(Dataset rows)
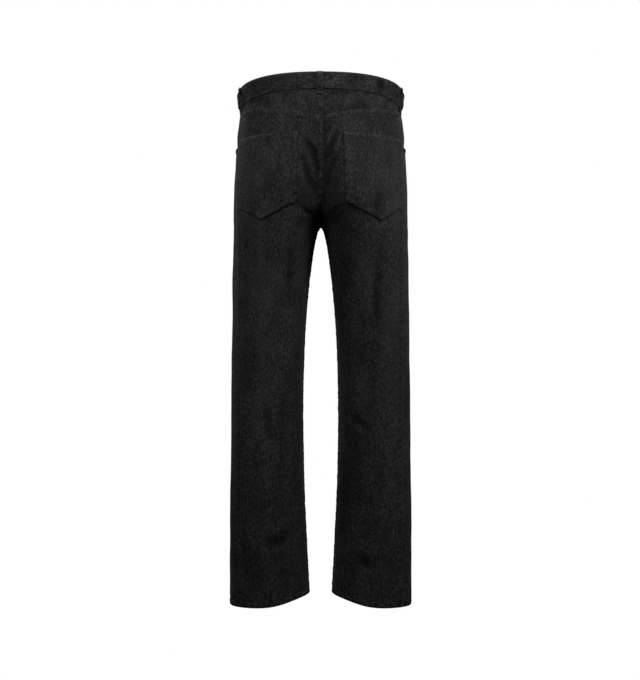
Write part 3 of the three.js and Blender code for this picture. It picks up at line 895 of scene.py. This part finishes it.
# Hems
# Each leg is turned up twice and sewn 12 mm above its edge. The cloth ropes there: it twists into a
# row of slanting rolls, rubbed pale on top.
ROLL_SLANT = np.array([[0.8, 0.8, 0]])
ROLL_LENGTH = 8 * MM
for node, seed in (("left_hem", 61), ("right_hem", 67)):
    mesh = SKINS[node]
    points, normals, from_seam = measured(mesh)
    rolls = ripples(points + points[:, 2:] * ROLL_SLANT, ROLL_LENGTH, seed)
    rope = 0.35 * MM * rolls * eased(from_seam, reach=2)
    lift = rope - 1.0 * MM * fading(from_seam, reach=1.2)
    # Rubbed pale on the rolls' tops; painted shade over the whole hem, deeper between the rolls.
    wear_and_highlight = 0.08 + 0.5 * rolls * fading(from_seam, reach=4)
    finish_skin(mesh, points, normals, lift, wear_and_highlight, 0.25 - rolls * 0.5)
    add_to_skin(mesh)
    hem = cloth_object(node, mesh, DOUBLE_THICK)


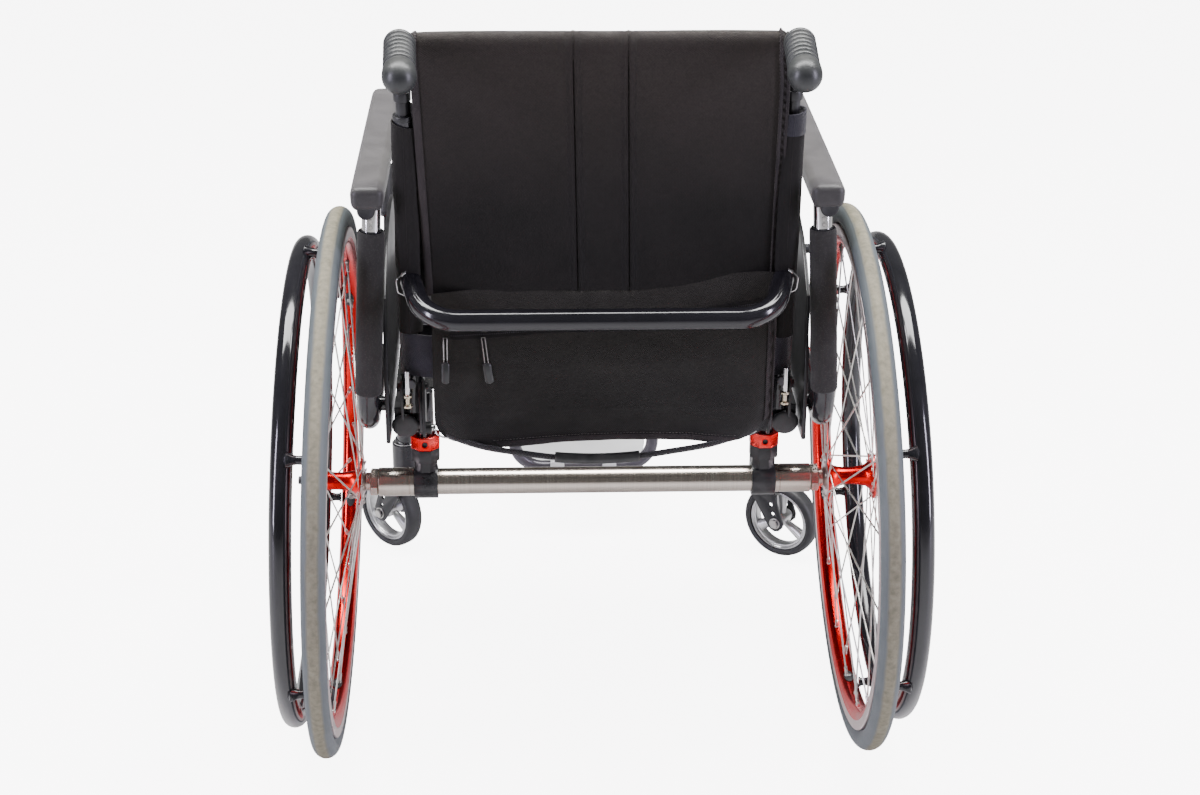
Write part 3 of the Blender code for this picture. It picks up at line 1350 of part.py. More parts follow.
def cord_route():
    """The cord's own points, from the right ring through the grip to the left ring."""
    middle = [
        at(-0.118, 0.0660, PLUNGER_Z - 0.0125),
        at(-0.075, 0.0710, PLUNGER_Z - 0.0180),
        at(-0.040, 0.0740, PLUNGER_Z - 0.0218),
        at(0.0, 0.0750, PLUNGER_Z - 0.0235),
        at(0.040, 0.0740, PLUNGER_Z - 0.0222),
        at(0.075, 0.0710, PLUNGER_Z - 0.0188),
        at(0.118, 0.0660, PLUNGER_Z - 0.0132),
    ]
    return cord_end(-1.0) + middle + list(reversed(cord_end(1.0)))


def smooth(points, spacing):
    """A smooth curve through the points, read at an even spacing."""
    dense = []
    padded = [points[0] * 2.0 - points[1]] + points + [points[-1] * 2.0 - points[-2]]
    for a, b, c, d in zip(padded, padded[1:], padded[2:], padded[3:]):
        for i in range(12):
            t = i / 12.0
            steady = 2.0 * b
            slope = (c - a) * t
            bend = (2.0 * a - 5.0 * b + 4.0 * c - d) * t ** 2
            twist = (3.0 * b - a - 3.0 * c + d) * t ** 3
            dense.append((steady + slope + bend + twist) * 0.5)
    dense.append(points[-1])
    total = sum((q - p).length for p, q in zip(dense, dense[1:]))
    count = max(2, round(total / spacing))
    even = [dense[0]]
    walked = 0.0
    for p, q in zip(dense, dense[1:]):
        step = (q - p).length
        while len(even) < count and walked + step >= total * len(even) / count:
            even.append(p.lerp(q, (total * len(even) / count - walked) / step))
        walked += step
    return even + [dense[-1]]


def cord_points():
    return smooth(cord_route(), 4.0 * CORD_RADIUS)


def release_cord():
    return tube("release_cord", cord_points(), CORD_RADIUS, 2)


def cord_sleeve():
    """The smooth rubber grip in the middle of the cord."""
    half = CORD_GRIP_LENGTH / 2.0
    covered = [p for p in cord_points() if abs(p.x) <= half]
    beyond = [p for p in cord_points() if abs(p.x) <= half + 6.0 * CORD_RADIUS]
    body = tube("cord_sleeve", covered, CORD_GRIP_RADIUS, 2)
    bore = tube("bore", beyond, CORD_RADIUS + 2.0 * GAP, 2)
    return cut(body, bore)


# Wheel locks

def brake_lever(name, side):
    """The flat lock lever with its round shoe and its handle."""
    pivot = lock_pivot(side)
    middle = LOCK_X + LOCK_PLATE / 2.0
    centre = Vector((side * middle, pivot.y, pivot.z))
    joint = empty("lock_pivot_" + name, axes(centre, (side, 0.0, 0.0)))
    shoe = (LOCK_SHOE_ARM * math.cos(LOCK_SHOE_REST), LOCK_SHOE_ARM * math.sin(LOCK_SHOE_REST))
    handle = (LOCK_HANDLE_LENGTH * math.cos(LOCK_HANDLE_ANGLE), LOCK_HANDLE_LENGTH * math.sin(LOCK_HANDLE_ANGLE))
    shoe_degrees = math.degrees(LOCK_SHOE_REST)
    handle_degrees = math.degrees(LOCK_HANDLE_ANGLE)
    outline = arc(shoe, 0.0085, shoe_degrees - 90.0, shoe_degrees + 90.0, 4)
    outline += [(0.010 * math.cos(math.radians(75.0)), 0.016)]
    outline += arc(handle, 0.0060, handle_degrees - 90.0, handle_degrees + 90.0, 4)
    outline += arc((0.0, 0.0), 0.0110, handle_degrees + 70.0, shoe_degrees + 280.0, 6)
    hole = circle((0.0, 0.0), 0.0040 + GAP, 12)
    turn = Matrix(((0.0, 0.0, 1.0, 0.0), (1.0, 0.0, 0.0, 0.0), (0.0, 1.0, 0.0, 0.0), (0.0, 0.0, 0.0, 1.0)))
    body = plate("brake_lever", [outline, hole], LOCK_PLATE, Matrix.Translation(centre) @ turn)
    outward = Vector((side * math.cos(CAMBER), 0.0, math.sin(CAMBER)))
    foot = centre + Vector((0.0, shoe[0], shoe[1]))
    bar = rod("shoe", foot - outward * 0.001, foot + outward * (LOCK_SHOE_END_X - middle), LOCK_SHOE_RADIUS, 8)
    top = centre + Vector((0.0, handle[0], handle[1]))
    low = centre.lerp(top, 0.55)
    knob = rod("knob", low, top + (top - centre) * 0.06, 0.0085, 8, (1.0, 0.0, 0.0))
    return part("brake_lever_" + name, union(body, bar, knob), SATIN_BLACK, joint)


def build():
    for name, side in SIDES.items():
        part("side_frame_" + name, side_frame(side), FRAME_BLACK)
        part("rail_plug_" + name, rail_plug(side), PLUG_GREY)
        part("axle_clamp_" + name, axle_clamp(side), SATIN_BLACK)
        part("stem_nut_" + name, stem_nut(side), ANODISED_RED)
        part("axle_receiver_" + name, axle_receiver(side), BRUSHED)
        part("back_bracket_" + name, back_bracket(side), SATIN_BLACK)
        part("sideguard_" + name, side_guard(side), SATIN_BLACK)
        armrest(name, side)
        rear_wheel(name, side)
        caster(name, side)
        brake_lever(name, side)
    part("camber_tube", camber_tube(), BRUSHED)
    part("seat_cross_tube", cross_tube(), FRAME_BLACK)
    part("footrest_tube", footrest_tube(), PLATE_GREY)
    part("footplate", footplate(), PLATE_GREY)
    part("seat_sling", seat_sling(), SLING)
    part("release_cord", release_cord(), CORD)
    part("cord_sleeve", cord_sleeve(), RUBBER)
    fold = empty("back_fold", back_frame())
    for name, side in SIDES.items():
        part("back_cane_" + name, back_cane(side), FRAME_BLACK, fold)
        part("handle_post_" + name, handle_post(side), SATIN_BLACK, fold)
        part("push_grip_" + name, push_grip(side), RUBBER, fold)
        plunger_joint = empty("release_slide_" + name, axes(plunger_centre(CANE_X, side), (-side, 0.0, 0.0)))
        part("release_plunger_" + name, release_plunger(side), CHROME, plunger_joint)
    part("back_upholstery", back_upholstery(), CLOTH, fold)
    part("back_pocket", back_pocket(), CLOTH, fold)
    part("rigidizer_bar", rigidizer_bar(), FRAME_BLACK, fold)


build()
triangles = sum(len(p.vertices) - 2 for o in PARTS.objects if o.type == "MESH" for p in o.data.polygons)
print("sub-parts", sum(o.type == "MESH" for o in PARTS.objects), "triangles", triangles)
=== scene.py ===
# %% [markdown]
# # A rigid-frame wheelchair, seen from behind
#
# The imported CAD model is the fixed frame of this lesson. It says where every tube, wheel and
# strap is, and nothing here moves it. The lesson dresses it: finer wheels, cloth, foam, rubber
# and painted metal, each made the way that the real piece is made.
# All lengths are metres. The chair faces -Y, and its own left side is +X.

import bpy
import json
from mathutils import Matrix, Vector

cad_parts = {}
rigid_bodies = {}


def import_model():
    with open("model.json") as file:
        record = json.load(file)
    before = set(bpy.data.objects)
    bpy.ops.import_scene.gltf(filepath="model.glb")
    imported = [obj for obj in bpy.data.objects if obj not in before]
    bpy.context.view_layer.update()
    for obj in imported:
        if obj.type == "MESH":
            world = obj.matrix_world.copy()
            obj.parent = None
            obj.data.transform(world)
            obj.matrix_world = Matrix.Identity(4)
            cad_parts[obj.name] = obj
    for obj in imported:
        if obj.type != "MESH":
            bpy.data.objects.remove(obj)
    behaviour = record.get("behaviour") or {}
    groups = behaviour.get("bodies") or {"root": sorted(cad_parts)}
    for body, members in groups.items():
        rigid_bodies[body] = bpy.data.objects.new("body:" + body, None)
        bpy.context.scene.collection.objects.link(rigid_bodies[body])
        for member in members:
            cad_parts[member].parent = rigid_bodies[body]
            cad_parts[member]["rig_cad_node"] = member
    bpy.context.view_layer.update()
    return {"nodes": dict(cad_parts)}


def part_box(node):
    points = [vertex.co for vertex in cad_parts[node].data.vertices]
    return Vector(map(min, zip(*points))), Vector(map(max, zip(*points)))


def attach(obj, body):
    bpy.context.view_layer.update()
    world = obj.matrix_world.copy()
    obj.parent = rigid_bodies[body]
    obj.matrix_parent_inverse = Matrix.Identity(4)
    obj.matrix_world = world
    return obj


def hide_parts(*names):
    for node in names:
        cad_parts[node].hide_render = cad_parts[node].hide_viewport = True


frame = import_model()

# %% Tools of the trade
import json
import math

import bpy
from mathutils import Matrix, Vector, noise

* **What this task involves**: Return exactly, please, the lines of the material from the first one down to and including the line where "return cord_end(-1.0) +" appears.

* **Correct result**:
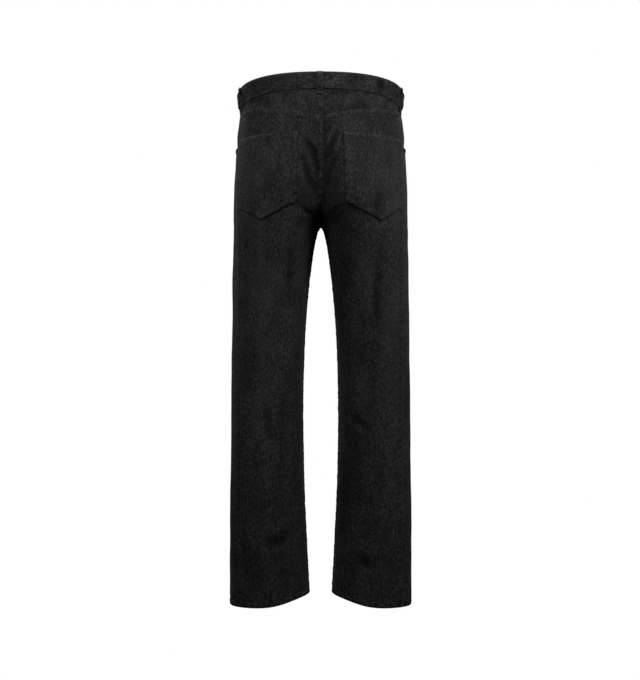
Write part 3 of the three.js and Blender code for this picture. It picks up at line 895 of scene.py. This part finishes it.
# Hems
# Each leg is turned up twice and sewn 12 mm above its edge. The cloth ropes there: it twists into a
# row of slanting rolls, rubbed pale on top.
ROLL_SLANT = np.array([[0.8, 0.8, 0]])
ROLL_LENGTH = 8 * MM
for node, seed in (("left_hem", 61), ("right_hem", 67)):
    mesh = SKINS[node]
    points, normals, from_seam = measured(mesh)
    rolls = ripples(points + points[:, 2:] * ROLL_SLANT, ROLL_LENGTH, seed)
    rope = 0.35 * MM * rolls * eased(from_seam, reach=2)
    lift = rope - 1.0 * MM * fading(from_seam, reach=1.2)
    # Rubbed pale on the rolls' tops; painted shade over the whole hem, deeper between the rolls.
    wear_and_highlight = 0.08 + 0.5 * rolls * fading(from_seam, reach=4)
    finish_skin(mesh, points, normals, lift, wear_and_highlight, 0.25 - rolls * 0.5)
    add_to_skin(mesh)
    hem = cloth_object(node, mesh, DOUBLE_THICK)


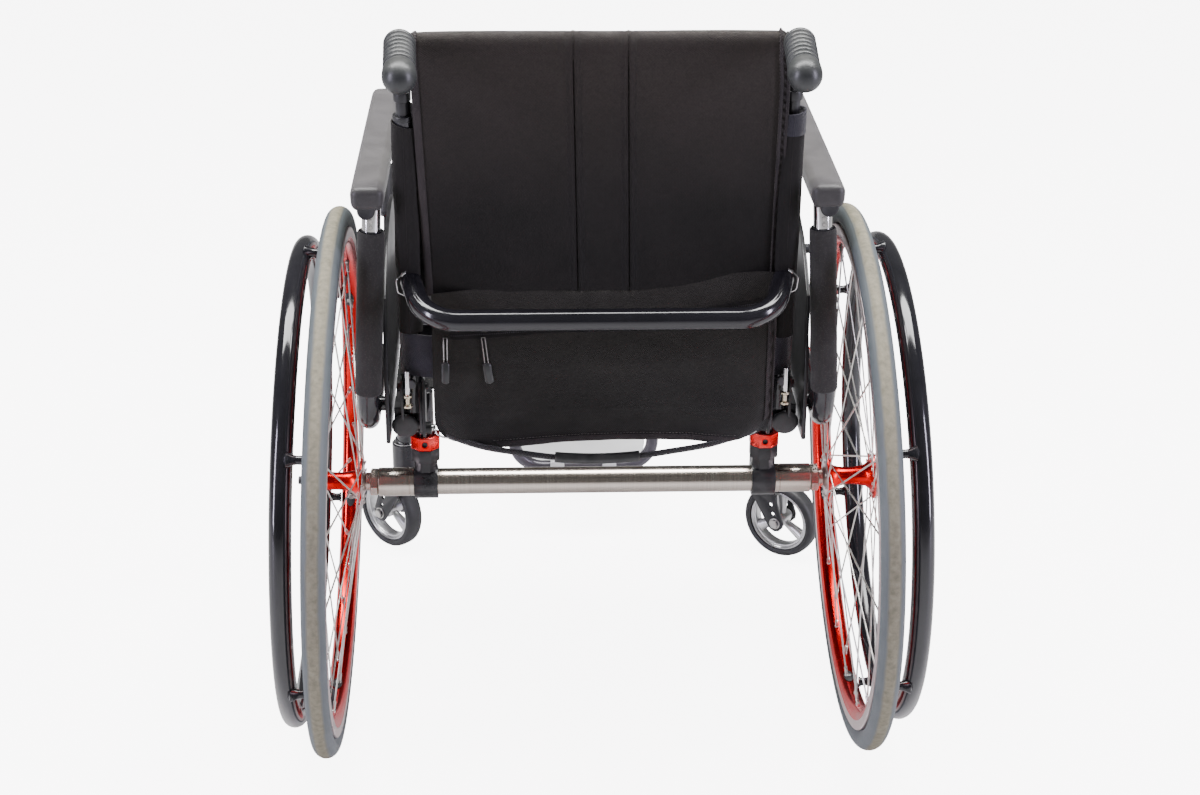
Write part 3 of the Blender code for this picture. It picks up at line 1350 of part.py. More parts follow.
def cord_route():
    """The cord's own points, from the right ring through the grip to the left ring."""
    middle = [
        at(-0.118, 0.0660, PLUNGER_Z - 0.0125),
        at(-0.075, 0.0710, PLUNGER_Z - 0.0180),
        at(-0.040, 0.0740, PLUNGER_Z - 0.0218),
        at(0.0, 0.0750, PLUNGER_Z - 0.0235),
        at(0.040, 0.0740, PLUNGER_Z - 0.0222),
        at(0.075, 0.0710, PLUNGER_Z - 0.0188),
        at(0.118, 0.0660, PLUNGER_Z - 0.0132),
    ]
    return cord_end(-1.0) + middle + list(reversed(cord_end(1.0)))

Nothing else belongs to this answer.